◆ What the task asks ◆
Check each line of the records below and collect those that include the word "image".

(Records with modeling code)

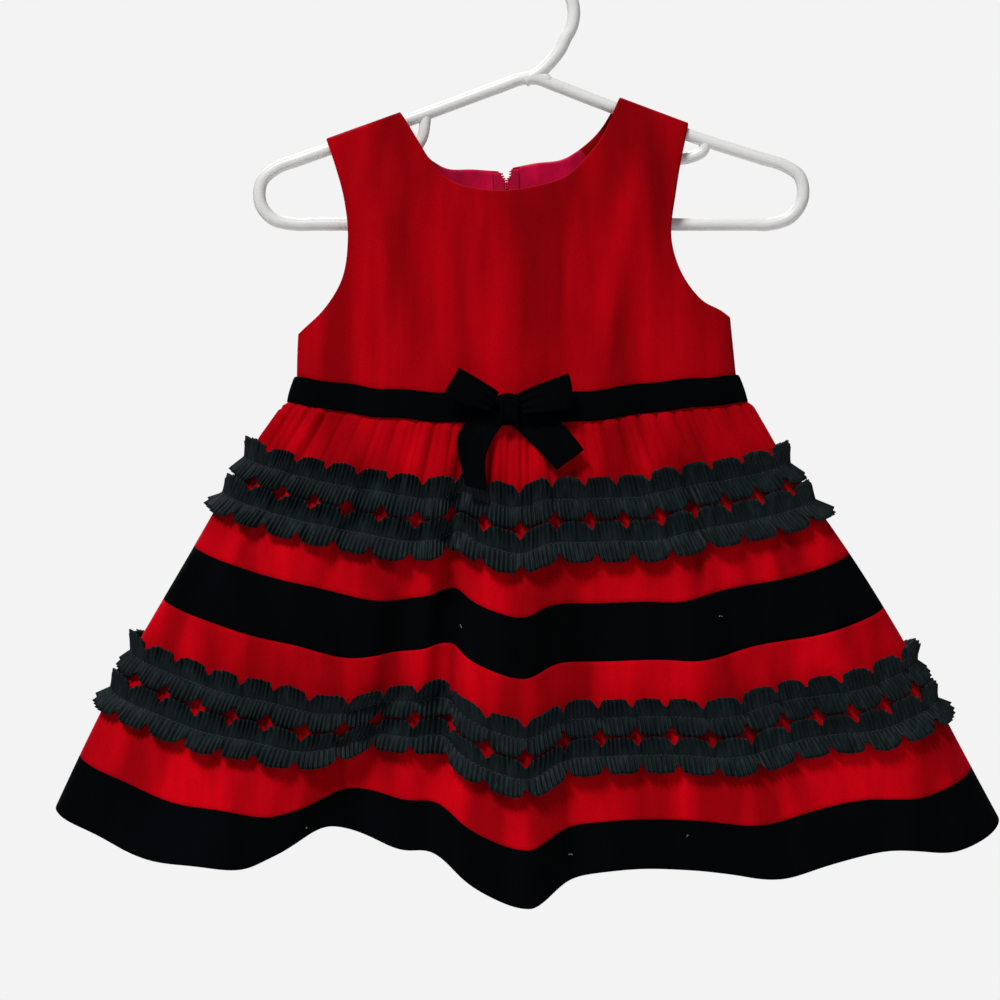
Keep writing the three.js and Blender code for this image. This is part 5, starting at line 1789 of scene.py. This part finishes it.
class DRESS_OT_trims(bpy.types.Operator):
    """Sew on the pleated, scalloped trims"""

    bl_idname = "dress.trims"
    bl_label = "Pleated trims"

    def execute(self, context):
        for trim in TRIMS:
            trim_ribbon(*trim)
        return {"FINISHED"}


class DRESS_OT_ribbon(bpy.types.Operator):
    """Sew on the waist ribbon"""

    bl_idname = "dress.ribbon"
    bl_label = "Waist ribbon"

    def execute(self, context):
        waist_ribbon()
        return {"FINISHED"}


class DRESS_OT_bow(bpy.types.Operator):
    """Tie the bow: loops, tails and knot"""

    bl_idname = "dress.bow"
    bl_label = "Bow"

    def execute(self, context):
        for node, loop in LOOPS.items():
            bow_loop(node, **loop)
        for node, sections in TAILS.items():
            bow_tail(node, sections)
        bow_knot()
        return {"FINISHED"}


class DRESS_OT_lint(bpy.types.Operator):
    """Scatter a few fibres on the velvet"""

    bl_idname = "dress.lint"
    bl_label = "Lint"

    def execute(self, context):
        lint()
        return {"FINISHED"}


class DRESS_OT_stage(bpy.types.Operator):
    """Set up the pale floor, the soft lights and the camera"""

    bl_idname = "dress.stage"
    bl_label = "Stage"

    def execute(self, context):
        pale_floor()
        light_room()
        camera()
        return {"FINISHED"}


OPERATORS = [
    DRESS_OT_hanger,
    DRESS_OT_bodice,
    DRESS_OT_lining,
    DRESS_OT_zip,
    DRESS_OT_skirt,
    DRESS_OT_trims,
    DRESS_OT_ribbon,
    DRESS_OT_bow,
    DRESS_OT_lint,
    DRESS_OT_stage,
]


class DRESS_PT_panel(bpy.types.Panel):
    """Lists the dress's sizes, colours and steps"""

    bl_idname = "DRESS_PT_panel"
    bl_label = "Toddler party dress"
    bl_space_type = "VIEW_3D"
    bl_region_type = "UI"
    bl_category = "Dress"

    def draw(self, context):
        for group in ("dress_sizes", "dress_colours", "dress_stage"):
            values = getattr(context.scene, group)
            box = self.layout.box()
            for name in values.__annotations__:
                box.prop(values, name)
        for operator in OPERATORS:
            self.layout.operator(operator.bl_idname)


GROUPS = {"dress_sizes": DressSizes, "dress_colours": DressColours, "dress_stage": DressStage}


def register():
    for group in GROUPS.values():
        bpy.utils.register_class(group)
    for name, group in GROUPS.items():
        setattr(bpy.types.Scene, name, PointerProperty(type=group))
    for item in OPERATORS + [DRESS_PT_panel]:
        bpy.utils.register_class(item)


def unregister():
    for item in reversed(OPERATORS + [DRESS_PT_panel]):
        bpy.utils.unregister_class(item)
    for name in GROUPS:
        delattr(bpy.types.Scene, name)
    for group in reversed(GROUPS.values()):
        bpy.utils.unregister_class(group)


def main():
    register()
    bpy.ops.dress.hanger()
    bpy.ops.dress.skirt()
    bpy.ops.dress.bodice()
    bpy.ops.dress.lining()
    bpy.ops.dress.ribbon()
    bpy.ops.dress.zip()
    bpy.ops.dress.trims()
    bpy.ops.dress.bow()
    bpy.ops.dress.lint()
    bpy.ops.dress.stage()


if __name__ == "__main__":
    main()
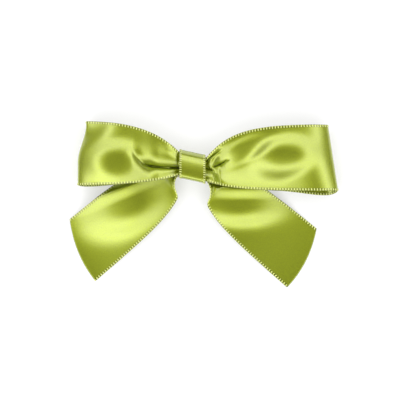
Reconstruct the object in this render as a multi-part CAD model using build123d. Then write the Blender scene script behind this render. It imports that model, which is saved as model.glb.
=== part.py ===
from build123d import *
import os
import numpy as np

# A gift bow tied from one length of satin ribbon, lying on its back. The origin is under the
# middle of the knot: +X is towards the right loop, +Y towards the top of the loops and +Z is
# the front. Millimetres.

# Ribbon stock
ribbon_width = 22.0
ribbon_thickness = 0.3
band_width = 8.6
band_thickness = 0.35

# Knot: three layers of gathered ribbon, nested one behind the other. They stay tight for a
# little past each edge of the band, and the front one is squeezed thin along its own edges.
gather_height = 7.8
gather_depth = 2.8
hidden_gather_depth = 1.0
layer_pitch = 1.15
knot_slope = 0.22
knot_offset = 0.15
edge_thinning = 0.5
edge_thinning_power = 3
tight_margin = 0.4

# Band round the knot, lapped at the back
band_clearance = 0.5
band_radius = 2.3
band_lap = 4.4
lap_gap = 0.16
glue_length = 7.0

# Loops: how far each turn lies from the knot, how it leans, and how far the loop opens
left_reach = 36.8
right_reach = 46.8
left_lean = 7.0
right_lean = 8.9
left_rise = 4.7
right_rise = 3.05
left_spread = 10.7
right_spread = 8.5
turn_height = 6.6
turn_depth = 3.6
loop_spring = 1.0
loop_crest = 1.6
loop_arch = 1.1
arch_run = 16.0
deepest_fold = 3.64
loosening_start = 2.8
loosening_run = 5.0
left_back_lift = 2.5
right_back_lift = 0.2
left_back_droop = 0.0
right_back_droop = 1.5

# Shares of a loop's reach over which its front flattens, its back lifts and its back droops
flattening_share = 0.35
lifting_share = 0.25
drooping_share = 0.2

# Tails: each leaves the knot and settles on a straight line to its slanted cut
left_tail_length = 48.8
right_tail_length = 48.6
left_tail_angle = 40.3
right_tail_angle = 41.0
left_tail_start = 3.85
right_tail_start = 1.76
tail_bend = 1.5
tail_sway_run = 8.0
left_cut_slant = 17.4
right_cut_slant = 14.0
tail_low_spread = 8.0
tail_high_spread = 15.0
tail_turn_run = 9.0
tail_hump = 3.0
tail_hump_start = 3.0
tail_hump_run = 14.0
tail_hump_place = -0.4
tail_hump_width = 0.4
tail_flattening_share = 0.6
left_tail_lift = 0.6
right_tail_lift = 2.2

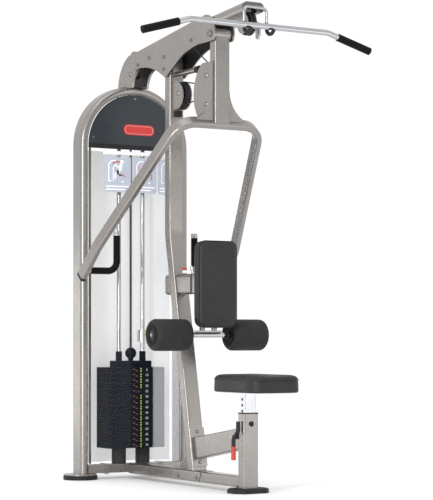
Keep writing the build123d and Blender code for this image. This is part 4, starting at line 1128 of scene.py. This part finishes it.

◆ Solution to this problem ◆
Keep writing the three.js and Blender code for this image. This is part 5, starting at line 1789 of scene.py. This part finishes it.
Keep writing the build123d and Blender code for this image. This is part 4, starting at line 1128 of scene.py. This part finishes it.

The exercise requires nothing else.